Between state and federal police, more than 1,000 officers are in Cananea, he said.
Padrés pointed the finger of blame at Sección 65 in a written statement: "Let's hope that a movement that began legally doesn't become so ugly that it turns into a criminal force."
Farther southeast, near Nacozari, Sonora, hundreds more mine workers and police officers are involved in a similar conflict.
Last month, workers at the refinery and smelter in Esqueda, Sonora, voted to rejoin the National Miners Union, which they had left three years ago in favor of a more company-friendly union.
On Aug. 31, the company fired numerous union leaders, and the federal government sent in a huge police force.
"They've demanded that workers abandon their leaders," Sánchez Zuñiga said.
Grupo Mexico's subsidiary that runs the Mexican mines, Southern Copper, acknowledged the resulting slowdown in a filling Thursday with the Securities and Exchange Commission.
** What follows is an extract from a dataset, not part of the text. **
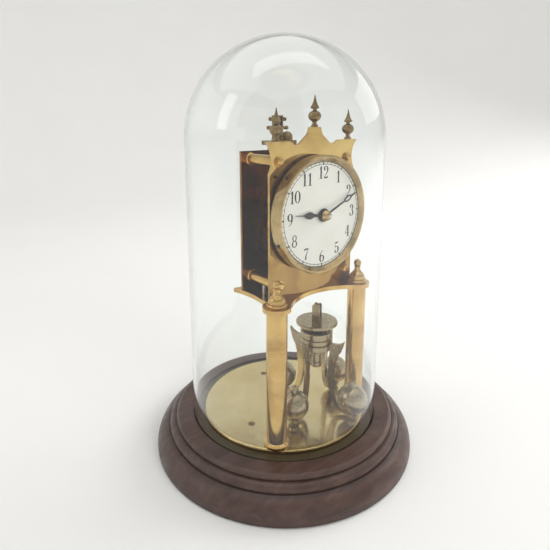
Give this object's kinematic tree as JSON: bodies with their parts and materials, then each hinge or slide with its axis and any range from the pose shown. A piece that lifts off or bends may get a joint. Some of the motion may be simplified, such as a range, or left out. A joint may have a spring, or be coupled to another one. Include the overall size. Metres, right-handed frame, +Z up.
{
  "type": "anniversary clock",
  "caption": "Torsion clock with an openwork movement on two columns over a rotary ball pendulum, on a turned wooden base under a tall glass dome.",
  "frame": {"origin": "centre of the underside of the wooden base", "axes": "+Z up, the dial faces -Y, +X to the right of someone facing the dial"},
  "size_m": [0.2, 0.2, 0.3055],
  "materials": {
    "wood": "dark stained and waxed",
    "plate_brass": "polished",
    "brass": "polished",
    "satin_brass": "satin",
    "inner_brass": "tarnished",
    "aged_brass": "lightly aged",
    "pendulum_brass": "aged",
    "wheel_brass": "fine brushed",
    "steel": "fine brushed",
    "dark_steel": "blued",
    "hand_steel": "black",
    "dial_enamel": "enamelled",
    "glass": "clear"
  },
  "bodies": {
    "case": {"wooden_base": "wood", "base_plate": "plate_brass", "base_plate_screws": "aged_brass", "column_left": "brass", "column_right": "brass", "tie_rods": "steel", "column_nuts": "steel", "column_finial_left": "brass", "column_finial_right": "brass", "platform": "brass", "platform_screws": "steel", "front_plate": "brass", "back_plate": "inner_brass", "plate_pillars": "brass", "frame_screws": "brass", "crown_finial_left": "aged_brass", "crown_finial_centre": "aged_brass", "crown_finial_right": "aged_brass", "dial_drum": "satin_brass", "drum_screws": "dark_steel", "bezel": "satin_brass", "dial": "dial_enamel", "suspension_bracket": "aged_brass", "bracket_nut": "aged_brass"},
    "dome": {"glass_dome": "glass"},
    "centre": {"centre_arbor": "steel", "centre_wheel": "wheel_brass", "cannon_pinion": "wheel_brass", "minute_hand": "hand_steel", "hand_nut": "satin_brass"},
    "hour": {"hour_wheel": "wheel_brass", "hour_hand": "hand_steel"},
    "minute_work": {"minute_wheel": "wheel_brass"},
    "second": {"second_wheel": "wheel_brass", "second_arbor": "steel"},
    "barrel_group": {"barrel": "wheel_brass", "barrel_cover": "wheel_brass", "mainspring": "dark_steel"},
    "fourth": {"fourth_wheel": "wheel_brass", "fourth_arbor": "steel"},
    "escape": {"escape_wheel": "wheel_brass", "escape_arbor": "steel"},
    "winding": {"barrel_arbor": "steel", "ratchet_wheel": "steel"},
    "click_group": {"click": "steel"},
    "anchor_group": {"anchor": "steel", "anchor_arbor": "steel"},
    "fork_group": {"fork": "aged_brass"},
    "torsion": {"lower_block": "aged_brass"},
    "saddle_group": {"saddle": "aged_brass", "saddle_screws": "aged_brass", "top_block": "aged_brass", "suspension_spring": "dark_steel"},
    "carrier": {"pendulum_finial": "pendulum_brass"},
    "pendulum": {"pendulum_hub": "pendulum_brass", "pendulum_hook": "pendulum_brass", "pendulum_arms": "pendulum_brass", "pendulum_balls": "pendulum_brass", "ball_screws": "pendulum_brass"},
    "rating": {"rating_disc": "pendulum_brass"}
  },
  "joints": [
    {"name": "dome_lift", "type": "slide", "parent": "case", "child": "dome", "axis": [0, 0, 1], "range_m": [0, 0.3]},
    {"name": "centre_turn", "type": "hinge", "parent": "case", "child": "centre", "pos_m": [0, -0.016, 0.184], "axis": [0, 1, 0], "continuous": true},
    {"name": "hour_turn", "type": "hinge", "parent": "case", "child": "hour", "pos_m": [0, -0.038, 0.184], "axis": [0, 1, 0], "continuous": true},
    {"name": "minute_wheel_turn", "type": "hinge", "parent": "case", "child": "minute_work", "pos_m": [0.006, -0.035, 0.17361], "axis": [0, 1, 0], "continuous": true},
    {"name": "second_turn", "type": "hinge", "parent": "case", "child": "second", "pos_m": [-0.00702, -0.016, 0.16874], "axis": [0, 1, 0], "continuous": true},
    {"name": "barrel_turn", "type": "hinge", "parent": "case", "child": "barrel_group", "pos_m": [0.0105, -0.016, 0.1535], "axis": [0, 1, 0], "continuous": true},
    {"name": "fourth_turn", "type": "hinge", "parent": "case", "child": "fourth", "pos_m": [0.0112, -0.016, 0.1952], "axis": [0, 1, 0], "continuous": true},
    {"name": "escape_turn", "type": "hinge", "parent": "case", "child": "escape", "pos_m": [0, -0.016, 0.20336], "axis": [0, 1, 0], "continuous": true},
    {"name": "winding_turn", "type": "hinge", "parent": "case", "child": "winding", "pos_m": [0.0105, -0.016, 0.1535], "axis": [0, 1, 0], "continuous": true},
    {"name": "click_turn", "type": "hinge", "parent": "case", "child": "click_group", "pos_m": [0.0215, 0.003, 0.1595], "axis": [0, -1, 0], "range_deg": [0, 12]},
    {"name": "torsion_turn", "type": "hinge", "parent": "case", "child": "torsion", "pos_m": [0, 0.008, 0.118], "axis": [0, 0, 1], "range_deg": [-180, 180]},
    {"name": "fork_turn", "type": "hinge", "parent": "case", "child": "fork_group", "pos_m": [0, 0.008, 0.2264], "axis": [0, 0, 1], "range_deg": [-5.5, 5.5]},
    {"name": "anchor_turn", "type": "hinge", "parent": "case", "child": "anchor_group", "pos_m": [0, -0.016, 0.2166], "axis": [0, 1, 0], "range_deg": [-2.75, 2.75]},
    {"name": "beat_set", "type": "hinge", "parent": "case", "child": "saddle_group", "pos_m": [0, 0.008, 0.236], "axis": [0, 0, 1], "range_deg": [-8, 8]},
    {"name": "pendulum_carry", "type": "slide", "parent": "case", "child": "carrier", "axis": [-0.44, 0.8801, 0.1784], "range_m": [0, 0.03363]},
    {"name": "pendulum_turn", "type": "hinge", "parent": "carrier", "child": "pendulum", "pos_m": [0.0148, -0.0216, 0.06], "axis": [0, 0, 1], "range_deg": [-16, 3]},
    {"name": "rating_disc_turn", "type": "hinge", "parent": "pendulum", "child": "rating", "pos_m": [0.0148, -0.0216, 0.096], "axis": [0, 0, 1], "range_deg": [-180, 180]}
  ],
  "couplings": [
    {"joint": "hour_turn", "follows": "centre_turn", "ratio": 0.083333},
    {"joint": "minute_wheel_turn", "follows": "centre_turn", "ratio": -0.33333},
    {"joint": "second_turn", "follows": "centre_turn", "ratio": -0.16667},
    {"joint": "barrel_turn", "follows": "centre_turn", "ratio": 0.02193},
    {"joint": "fourth_turn", "follows": "centre_turn", "ratio": -5},
    {"joint": "escape_turn", "follows": "centre_turn", "ratio": 16},
    {"joint": "fork_turn", "follows": "torsion_turn", "ratio": 0.03},
    {"joint": "anchor_turn", "follows": "torsion_turn", "ratio": 0.015}
  ]
}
"The copper refinery is operating at reduced capacity using Mexcobre's employees and a reduced number of unionized workers," the company said, referring to the subsidiary that operates the refinery.
Grupo Mexico traces the troubles in both places back to followers of Napoleón Gómez Urrutia, the leader of the National Miners Union, who has been living in exile in Canada.
Gómez Urrutia took a hard-line stance against Grupo Mexico after a methane-gas explosion killed 65 miners in Coahuila state in 2006. That year, the government charged him with embezzling $55 million, and he fled to Vancouver, British Columbia.
But analysts and company officials say he still runs the National Miners Union from afar.
In its filing, Southern Copper said, "As of Sept. 2, 2010, a group of followers of the fugitive Napoleon Gomez Urrutia, a former leader of the Mexican Mining Union, were impeding through violent actions and other forms of intimidation, the ability of a majority of Mexcobre's workers to enter its smelter and refinery complex."
The United Steelworkers, which represents more than 1,000 Asarco workers, supports Gómez Urrutia and the National Miners Union.
Arizona-based Steelworkers official Manny Armenta was heading back down to Cananea Thursday. He blamed government officials and the company, saying, "It's a big mess."